ABSTRACT

There is a defiant spirit in my title to this chapter. However, I don’t feel defiant and I do feel more close to death than I’d like to. I’m not dying-at least not ‘by chocolate’ unfortunately-but I do feel a certain political unease, wariness and weariness; if not a sense of hopelessness then at least a reduced optimism with regard to feminism in and maybe beyond education.1 I am disturbed but not surprised at the recent backlash against feminism in Australian education and health systems (this is most evident in the rise of the boys’ and the men’s rights movements2), but I am also unsettled, agitated and anxious about some of the current directions in feminism in education and I want to publish my anxieties and see if others share them.3 I say I am anxious, others say I am paranoid.
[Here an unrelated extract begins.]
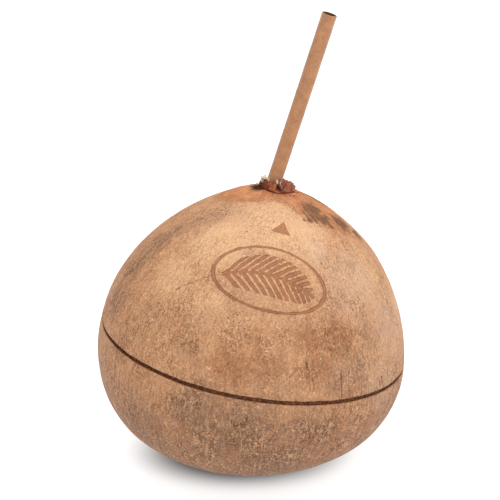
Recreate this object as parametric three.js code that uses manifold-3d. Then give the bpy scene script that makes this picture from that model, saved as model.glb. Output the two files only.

I say there is a range of reasons to be both and others say some of these reasons are more my problem than feminism’s. I say maybe that is true, but let me at least express my anxieties and see if they strike a chord-publish and be damned. Others say if you do publish, you will be damned; you will experience a feminist backlash. Yet others say that, in these current backlash times, I should defend feminism, not criticize it. They say that feminists, ‘progressive educators’ (whatever that means) and ‘Left academics’ (whatever that means) should promote feminist (and other) worthy causes, and that criticism should be directed particularly at those who detract from, and undermine, such causes and who benefit most from current inequitable social and educational arrangements.